Forget the glory of Assam and the
shame of Tamil Nadu. Ignore West Bengal; it belongs to Mamata.
Kerala was plain lucky. Forget also Puducherry, where it was voted
out. The worst news for the Congress, India's ruling party, has
come from Kadapa, the Lok Sabha constituency in one of the most
volatile parts of Andhra Pradesh.
Y.S. Jaganmohan Reddy's record-shattering win - and the
humiliating Congress rout -- marks the beginning of the end of
India's oldest party in what was its most secure southern bastion.
That Jagan, as he is known, will win, on the strength of the
legacy of his late father and former chief minister Y.S.
Rajasekhara Reddy (YSR), was never in doubt. Despite deploying 20
Andhra ministers in the campaign, even Congress had read the
writing on the wall. The real battle it waged in Kadapa was
notionally against Jagan but essentially to ensure that the Telugu
Desam Party (TDP) did not bag the second spot.
The Congress wanted to prove that even if Jagan won what is after
all a family seat, by coming second it would still be regarded as
a force to reckon with. The Congress did come second but a poor
second. Its candidate D.L. Ravindra Reddy, a state minister, lost
his deposit - like the TDP and 39 other candidates. (During
campaigning, the Congress man was, because of his initials, dubbed
by his critics as 'Deposit Loss' Ravindra Reddy.)
When Jagan won from Kadapa in 2009, with the blessings of both the
Congress and his chief minister father, his victory margin was
1.63 lakh. Minus his father and despite a hostile Congress, this
has risen to a dizzying 5.45 lakh!
Railing against Congress president Sonia Gandhi day after day, at
meeting after meeting, for the "injustice" supposedly meted out to
him and Kadapa, YSR's son (who the Congress leadership prevented
from becoming the chief minister after his father died) secured
almost 7 lakh votes - an envious 65 percent of the total votes
polled.
The Congress has been stunned. Already, tongues are wagging that
the Congress needs to replace Chief Minister N. Kiran Kumar Reddy,
who has been aggressively anti-Jagan. Everyone in the Andhra
Congress realizes that it won't be long before some, if not most,
of its legislators start realizing that their political future
lies with Jagan, and not an YSR-orphaned party.
If and when that happens, the increasingly visible cracks in the
Congress will only widen. And it will have to irreversibly lose a
state which fetched it an invaluable 33 Lok Sabha seats (of the
total 42) in 2009, and thus helped Prime Minister Manmohan Singh
to take power again.
Both the Congress and TDP tried to undercut Jagan's victory margin
by talking about his links with a Bharatiya Janata Party (BJP)

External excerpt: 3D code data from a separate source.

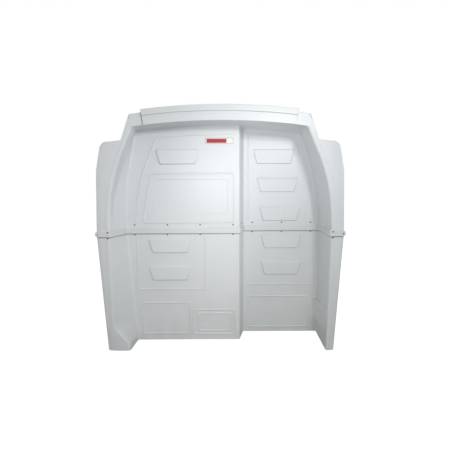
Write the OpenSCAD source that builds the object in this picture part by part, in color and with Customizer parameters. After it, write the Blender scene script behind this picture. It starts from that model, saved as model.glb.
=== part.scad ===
// Two-piece moulded cab partition for a compact van, seen from the cab side.
// X runs to the right, Y runs from the cab to the load space, Z is up.
// The origin is at the middle of the footprint, on the floor. Units are millimetres.

/* [Overall] */
// Half the width across the wings, at the joint between the two shells
wing_half = 746; // [730:1:750]
// Half the width across the two feet, at the floor
foot_half = 700; // [690:1:730]
// Height of the joint between the lower and the upper shell
joint_z = 728; // [720:1:736]

/* [Recesses] */
// Depth of the shallow recess on the passenger side
left_recess = 165; // [130:1:200]
// Depth of the deep recess on the driver's side
right_recess = 300; // [250:1:340]
// Front edge of the step between the two recesses, to the right of the middle
step_front_x = 122; // [100:1:130]
// Back edge of the same step
step_back_x = 150; // [140:1:160]

/* [Shells] */
// Thickness of the moulded sheet
shell_t = 5; // [4:0.5:6]
// Depth of the lip that is turned back along the outer edges
lip_depth = 30; // [15:1:40]
// Width of the bead around the mouth of the recesses
mouth_bead_w = 14; // [8:1:16]
// Height of the bead around the mouth of the recesses
mouth_bead_h = 5; // [2:0.5:5]
// Width of the floor flange behind the panels
floor_flange_w = 35; // [25:1:45]
// Radius of the holes in the floor flange
floor_hole_r = 4.5; // [3:0.25:6]

/* [Roof arch] */
// Radius of the arched ceiling of the recesses
arch_r = 3790; // [3700:10:3900]
// Height of the ceiling at the middle
ceiling_z = 1394; // [1390:1:1400]

/* [Header trim] */
// Angle from the middle of the trim to each end
trim_angle = 6.77; // [6:0.01:7]
// Height of the lower face of the trim, along the radius
trim_face_h = 53; // [40:1:60]
// Height of the upper ledge of the trim, along the radius
trim_ledge_h = 37; // [30:1:45]
// How far the lower face stands in front of the flange
trim_face_out = 8; // [7:0.5:10]
// How far the ledge stands in front of the flange
trim_ledge_out = 16; // [14:0.5:20]
// Thickness of the trim
trim_t = 4; // [3:0.5:5]

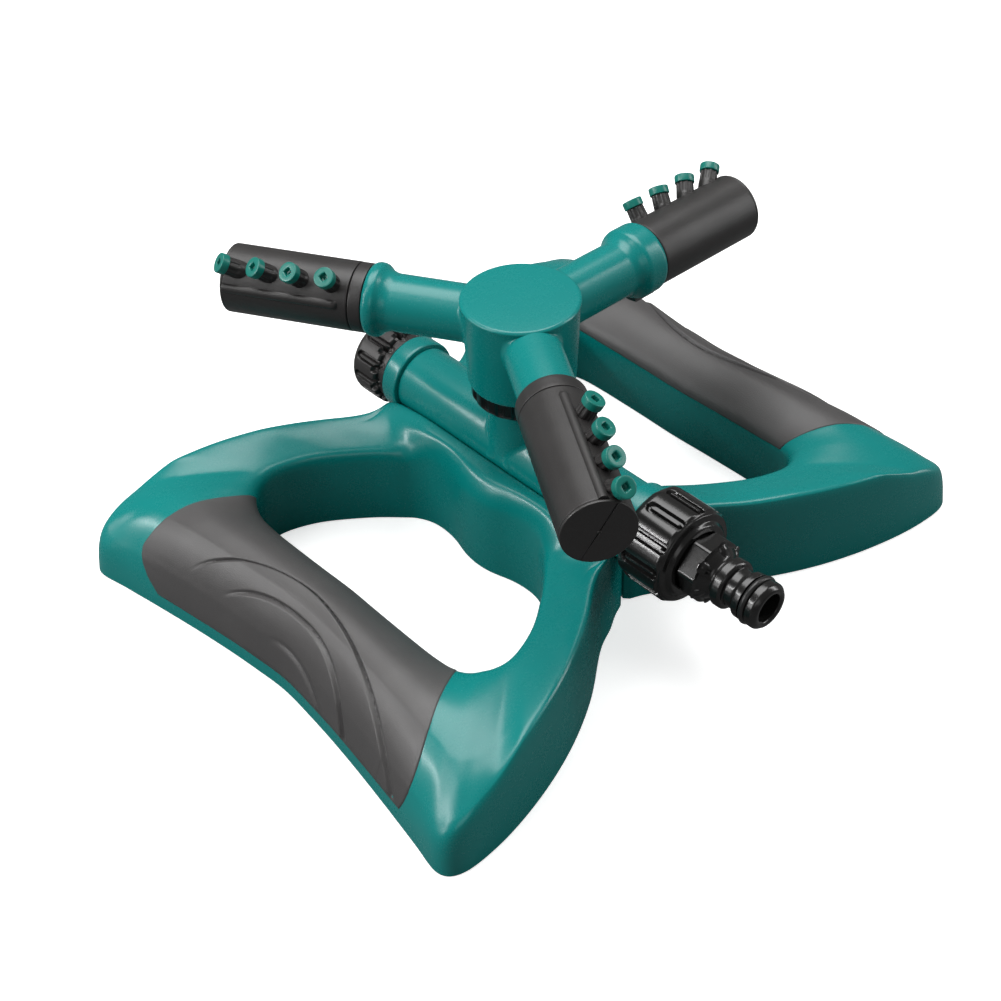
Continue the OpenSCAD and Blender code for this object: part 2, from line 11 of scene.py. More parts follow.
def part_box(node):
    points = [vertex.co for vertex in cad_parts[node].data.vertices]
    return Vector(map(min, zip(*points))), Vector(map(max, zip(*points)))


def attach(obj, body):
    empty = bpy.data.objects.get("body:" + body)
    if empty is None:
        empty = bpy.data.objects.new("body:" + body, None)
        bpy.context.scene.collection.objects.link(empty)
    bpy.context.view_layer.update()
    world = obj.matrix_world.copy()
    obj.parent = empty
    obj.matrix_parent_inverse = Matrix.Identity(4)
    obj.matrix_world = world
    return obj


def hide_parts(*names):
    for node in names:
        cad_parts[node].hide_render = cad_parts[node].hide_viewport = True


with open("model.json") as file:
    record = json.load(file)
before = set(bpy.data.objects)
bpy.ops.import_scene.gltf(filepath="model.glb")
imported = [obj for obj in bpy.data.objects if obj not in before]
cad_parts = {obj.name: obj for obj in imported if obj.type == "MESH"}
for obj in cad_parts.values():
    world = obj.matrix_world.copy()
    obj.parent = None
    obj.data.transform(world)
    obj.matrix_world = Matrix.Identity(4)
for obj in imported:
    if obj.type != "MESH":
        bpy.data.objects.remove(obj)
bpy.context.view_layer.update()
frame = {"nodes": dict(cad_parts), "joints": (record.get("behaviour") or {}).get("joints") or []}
NODES = frame["nodes"]
MM = 0.001

# ---- sizes read from the frame, in millimetres


def box_mm(node):
    low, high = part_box(node)
    return np.array(low) / MM, np.array(high) / MM


NUT_LOW, NUT_HIGH = box_mm("coupling_nut")
CAP_LOW, CAP_HIGH = box_mm("end_cap")
COLLAR_LOW, COLLAR_HIGH = box_mm("swivel_collar")
HUB_LOW = box_mm("rotor_hub")[0]
LID_LOW, LID_HIGH = box_mm("rotor_cap")
TEE_LOW, TEE_HIGH = box_mm("water_tee")
NIPPLE_LOW, NIPPLE_HIGH = box_mm("hose_nipple")
BASE_LOW, BASE_HIGH = box_mm("base_shell")
TUBE_Z = (NUT_LOW[2] + NUT_HIGH[2]) / 2
NUT_R = (NUT_HIGH[2] - NUT_LOW[2]) / 2
CAP_R = (CAP_HIGH[2] - CAP_LOW[2]) / 2
COLLAR_R = (COLLAR_HIGH[0] - COLLAR_LOW[0]) / 2
HUB_R = (LID_HIGH[0] - LID_LOW[0]) / 2
HUB_TOP = LID_HIGH[2] - 0.15
HUB_BOTTOM = HUB_LOW[2]
LID_H = 1.7
JOINTS = {j["name"]: j for j in frame["joints"]}

# sizes that the boxes don't give
TUBE_R = 12.0
RING_R = 13.6
RING_Y = 51.8
RING_LEN = 7.0
ARM_R = 9.5
BARREL_R = 11.5
REACH = 100.2
ARM_Z = 91.2
SPIGOT_R = 8.9
THREAD_PITCH = 1.814
THREAD_ROOT, THREAD_CREST = 10.4, 11.3
POST_R = 11.9
POST_FLANGE_R = 13.3
POST_SPIGOT_R = 8.8
POST_BORE_R = 6.1
WATER_BORE_R = 7.5
LUG_PLACES = (-38, -20, 20, 38)
NOZZLE_COUNT = 4
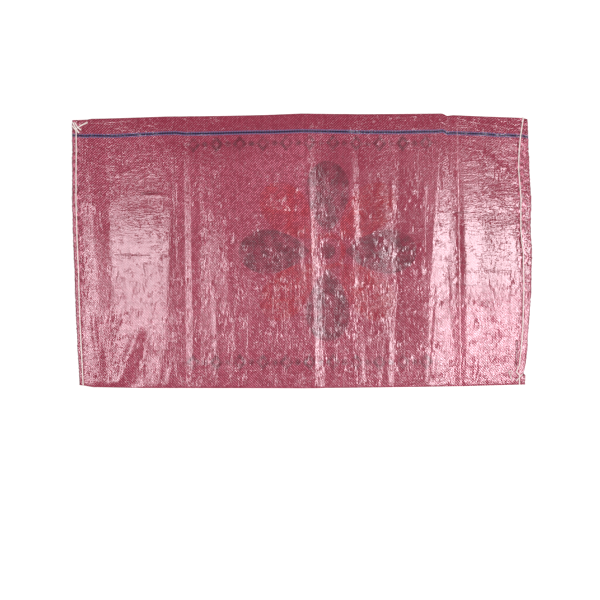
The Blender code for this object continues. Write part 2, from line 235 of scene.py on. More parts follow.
# Sharp creases, finer than the mesh: both ends, the half width, how pale the line is painted (stress
# whitening with a painted highlight; below 0 for a dark line of painted shade) and how high it stands.
CreaseLine = namedtuple("CreaseLine", "along across endAlong endAcross halfWidth pale height")
creaseLines = readTable(CreaseLine, (
    (636.4, 379, 641.6, 0, 1.1, 0.75, 0.10),
    (635.6, 440, 636.4, 379, 0.9, 0.4, 0.06),
    (536.4, 172, 530.2, 94, 0.9, 0.5, 0.08),
    (530.2, 94, 528.9, 3, 1.0, 0.7, 0.10),
    (585.5, 324, 582.2, 288, 0.9, 0.5, 0.08),
    (582.2, 288, 583.0, 225, 0.8, 0.4, 0.08),
    (571.4, 390, 569.7, 308, 0.7, 0.35, 0.05),
    (182.2, 345, 185.5, 7, 0.8, 0.35, 0.08),
    (190.5, 345, 195.0, 60, 0.8, 0.4, 0.08),
    (400.5, 200, 399.7, 6, 1.0, 0.35, 0.08),
    (410.5, 200, 408.0, 6, 0.9, 0.35, 0.08),
    (752.5, 25, 750.5, 20, 1.3, -0.8, -0.3),
    (750.5, 20, 743.0, 18, 1.3, -0.8, -0.3),
    (736.4, 16.4, 732.6, 10.5, 1.2, -0.8, -0.3),
    (732.6, 77, 734.2, 34, 2.4, -0.9, -0.3),
    (700.0, 303, 733.0, 300, 0.9, -0.5, -0.2),
    (698.0, 275, 734.0, 274, 0.9, -0.6, -0.2),
    (698.0, 320, 717.0, 300, 0.8, -0.4, -0.2),
    (630.0, 290, 653.0, 292, 2.8, -0.55, -0.05),
    (636.0, 208, 655.0, 205, 2.2, -0.5, -0.1),
    (629.0, 171, 664.0, 170, 1.8, -0.4, -0.1),
    (696.0, 208, 693.5, 191, 0.9, -0.45, -0.1),
    (66.0, 224, 124.0, 221, 0.9, -0.5, -0.15),
    (113.0, 208, 117.0, 187, 1.1, -0.45, -0.15),
    (72.0, 196, 68.0, 178, 1.2, -0.4, -0.15),
    (112.0, 324, 136.0, 324, 4.0, -0.6, 0.0),
    (106.0, 344, 124.0, 353, 1.2, 0.55, 0.15),
    (66.0, 434.5, 88.0, 436, 0.7, 0.5, 0.05),
    (30.0, 443.0, 92.0, 446, 0.6, 0.45, 0.05),
    (118.0, 437.0, 131.0, 435, 0.7, 0.45, 0.05),
    (664.0, 440.0, 700.0, 437, 0.7, 0.4, 0.05),
))

# How far the rows of tapes drift across the bag: a place along it and the drift.
rowDrift = (
    (0, 2.0), (15, 0.5), (35, -1.0), (67, -2.0), (100, -1.2), (167, 0.2), (184, -1.5), (250, -1.0),
    (300, -0.6), (334, -1.2), (384, -1.2), (450, -1.6), (484, -2.2), (534, -2.7), (604, -2.1), (614, -0.6),
    (626, -2.0), (684, -1.9), (700, -3.1), (750, -2.8),
)

seams = {
    "bottomInset": 6.1,  # of the bottom seam from the cut edge
    "stitch": 7.4,
    "puckerReach": 16.0,
    "puckerHeight": 0.34,
    "puckerWaver": 0.35,  # how far the puckers wander, in stitches
    "waverPitch": 19.0,
    "strength": (0.55, 0.45),  # the puckers' mean strength, and how far it changes
    "strengthPitch": (26.0, 30.0),  # across the bag and along it
    "grooveWidth": 2.2,  # where the thread draws the cloth down
    "grooveDepth": 0.35,
    "knobReach": 7.0,  # of the knobs beside a seam
    "hemKnobs": 2.2,  # how much further they reach on the hem's side
    "swellReach": 90.0,  # of the slow ripples beside the seams
    "swellFade": 30.0,  # they die away this near to a folded edge
}
slowRipples = ((84.0, 0.45, 2.7), (53.0, 0.30, 2.1))  # pitch, height, phase

# The hem thread's distance from the mouth's edge, across the bag.
mouthSeam = (
    (0, 9.5), (38, 10.7), (79, 9.1), (99, 9.2), (139, 10.5), (180, 11.4), (220, 12.6), (241, 14.4),
    (281, 15.1), (322, 15.8), (362, 16.7), (382, 15.7), (403, 13.9), (423, 11.4), (450, 7.0),
)

wrinkling = {
    "falloff": 1.4,  # how fast a patch of wrinkles dies away from its middle
    "bend": 0.6,  # how far its wrinkles bend, in pitches
    "bendPitch": 25.0,
    "lumps": 0.55,  # the share of round wrinkles, the others being sharp ridges
    "ridgePitch": 1.7,  # of the sharp ones, against the round ones
    "creased": 0.34,  # the wrinkle height that brings the fine creases fully out
    "mostCreased": 1.4,
    "foldEnd": 14.0,  # how far past its ends a soft fold dies away
    "foldStart": 0.25,  # its share of its height at its first end
    "foldRise": 3.0,  # how fast it grows from there
    "edgeFade": 8.0,  # all relief dies away this near to a folded edge
}
unevenness = ((34, 60, 3, 0, 0.08, 71), (11, 22, 0, 9, 0.02, 72))  # pitch and shift each way, height, seed


def blend(low, high, share):
    return low + (high - low) * share


def readMarks(marks, at):
    places, values = zip(*marks)
    return np.interp(at, places, values)


def smoothNoise(x, y, seed):
    # even noise from -1 to 1, one lump a unit
    size = 64
    table = np.random.default_rng(seed).uniform(-1, 1, (size, size))
    column, row = np.floor(x).astype(int), np.floor(y).astype(int)
    dx, dy = x - column, y - row
    dx, dy = dx * dx * (3 - 2 * dx), dy * dy * (3 - 2 * dy)
    nextColumn, nextRow = (column + 1) % size, (row + 1) % size
    column, row = column % size, row % size
    low = blend(table[column, row], table[nextColumn, row], dx)
    high = blend(table[column, nextRow], table[nextColumn, nextRow], dx)
    return blend(low, high, dy)


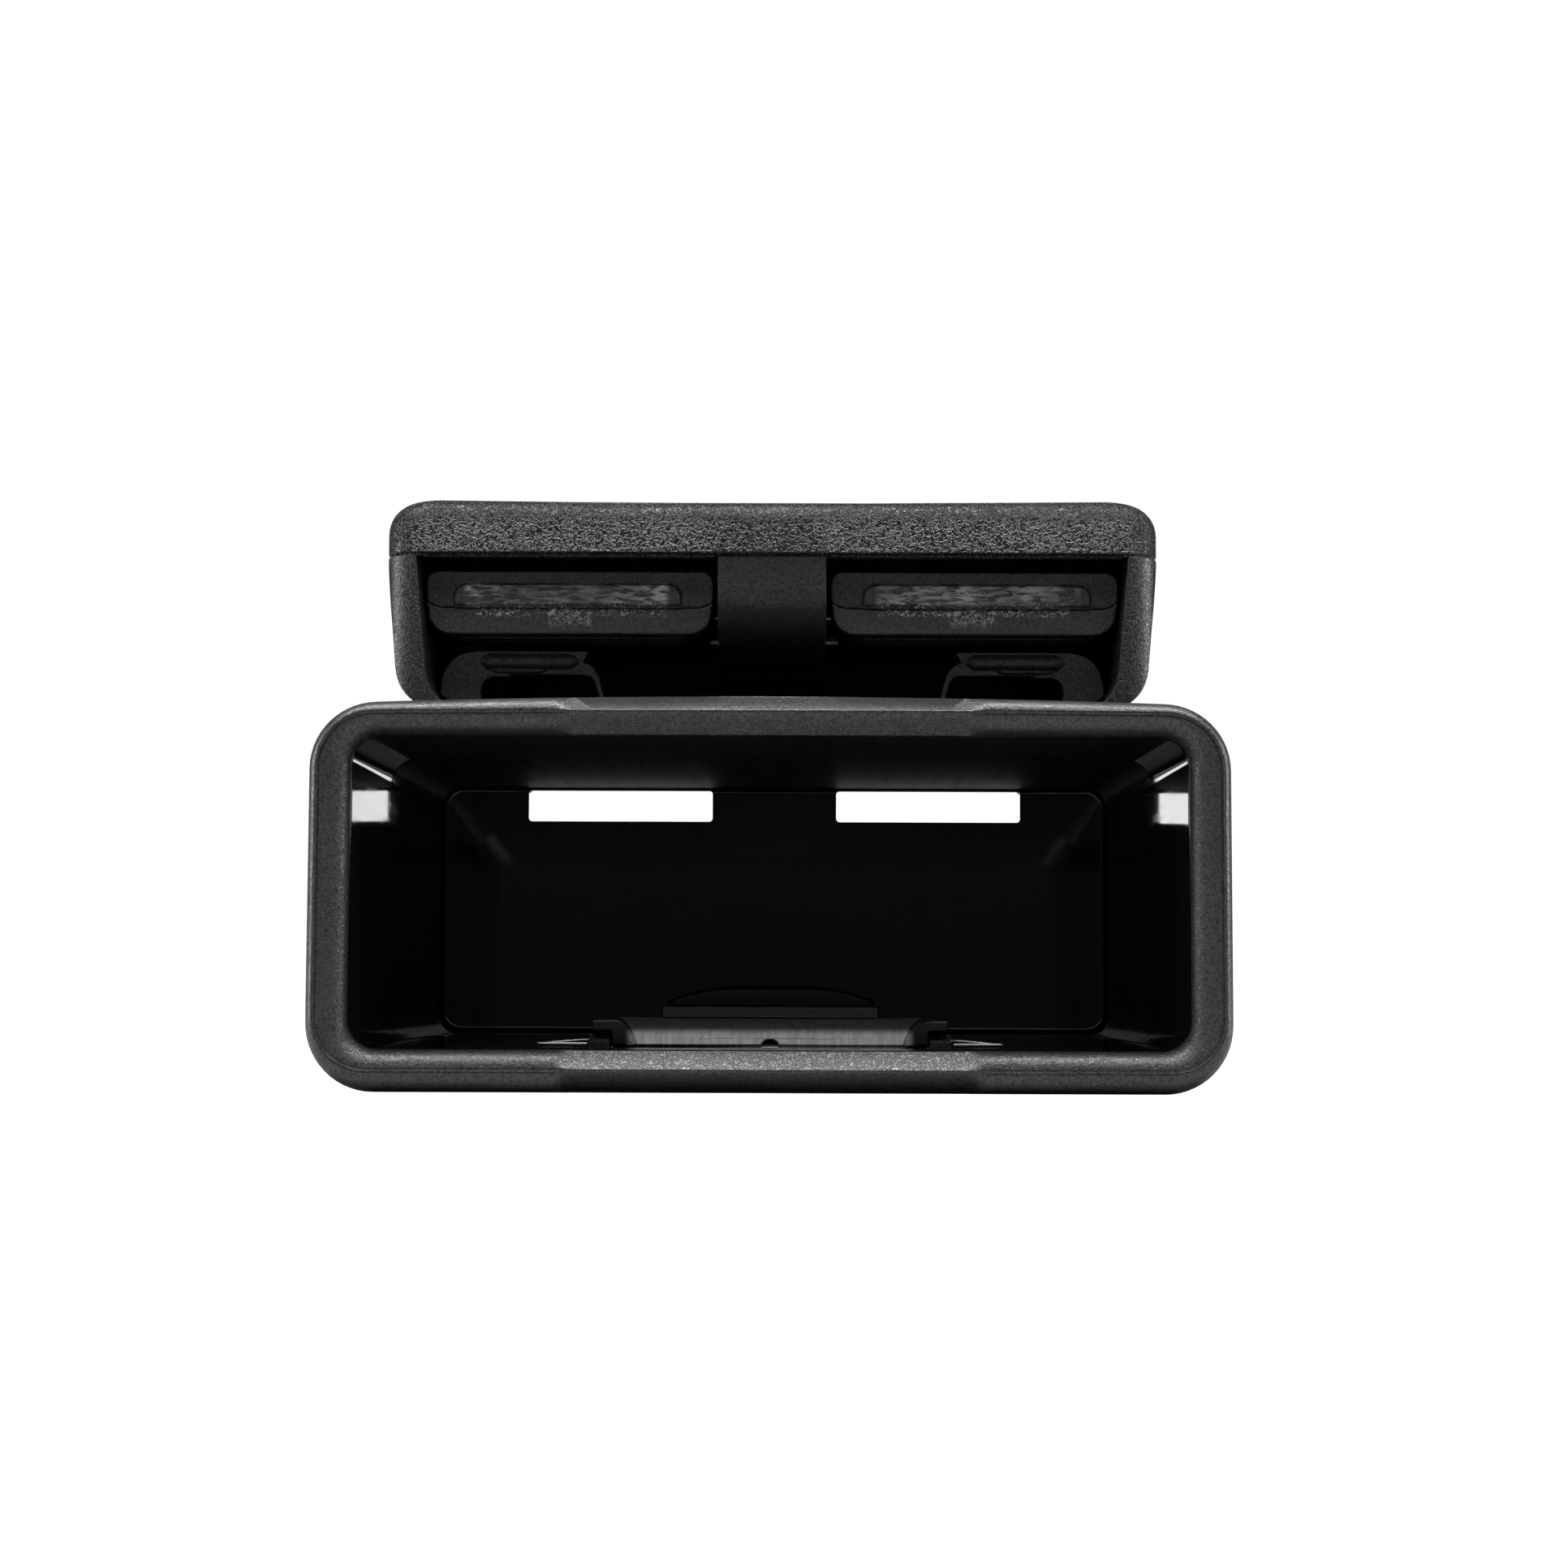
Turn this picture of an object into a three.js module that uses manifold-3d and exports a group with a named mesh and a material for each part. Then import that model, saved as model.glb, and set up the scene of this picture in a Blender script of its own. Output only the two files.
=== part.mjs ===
// Clip-on napkin dispenser, in black moulded plastic.
//
// An open-mouthed pocket holds a stack of folded napkins. A sprung lever in the mouth's lower wall
// keeps the stack from sliding out. On the pocket's back sits a clip housing: two sprung tongues
// press down on a pair of guide arches and grip a sheet-metal lip, a rail flange or a strap.
//
// Millimetres. +X is to the right as you face the mouth, +Y runs from the mouth to the closed end and
// +Z is up with the dispenser lying on its long lower face. The exported group's origin is the centre
// of the resting plane, half way along the pocket. Inside it, y is counted from the mouth plane.

import * as THREE from "three";
import { mergeVertices } from "three/addons/utils/BufferGeometryUtils.js";
import Module from "manifold-3d";

const wasm = await Module();
wasm.setup();

// ---- Driving dimensions ------------------------------------------------------------------------

const NAPKIN_WIDTH = 127; // a low-fold napkin's long side
const NAPKIN_PLAY = 3;
const POCKET_DEPTH = 105; // mouth plane to the inside of the closed end
const END_WALL = 3;
const BODY_HEIGHT = 60.4;
const RIM_SIDE = 6.5; // the rolled rim's width at the sides, bottom and top of the mouth
const RIM_BOTTOM = 6.6;
const RIM_TOP = 5.2;
const RIM_DEPTH = 12.6;
const CORNER_OUTER = 10.5;
const CORNER_INNER = 4.6;
const GAP = 0.3; // assembly gap between neighbouring pieces

const MOUTH_HALF = (NAPKIN_WIDTH + NAPKIN_PLAY) / 2;
const BODY_HALF = MOUTH_HALF + RIM_SIDE;
const TOTAL_DEPTH = POCKET_DEPTH + END_WALL;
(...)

minister in Karnataka, assuming this would strip him of Kadapa's
mammoth Muslim voter population. But Muslims voted for him in the
sprawling constituency, a development that has shocked Congress
managers.
Jagan's YSR Congress Party will now start spreading its wings,
roping in both traditional Congress supporters and those unhappy
with TDP and its weakened leader N. Chandrababu Naidu. Jagan will
now decide whether to go slow or hasten the eventual collapse of
the Congress. He has been careful this far not to take up the
divisive Telangana issue.
Already, the Congress has stopped winning in Karnataka. It has
virtually no influence in Tamil Nadu. Even Kerala is now proving
tough. It has been written off in Bihar. It is no more a dominant
force in Uttar Pradesh, West Bengal and Orissa. It remains weak in
Chhattisgarh, Madhya Pradesh and Gujarat. It has to share
Maharashtra with the NCP. And if Andhra too slips away, how will
Congress return to power nationally?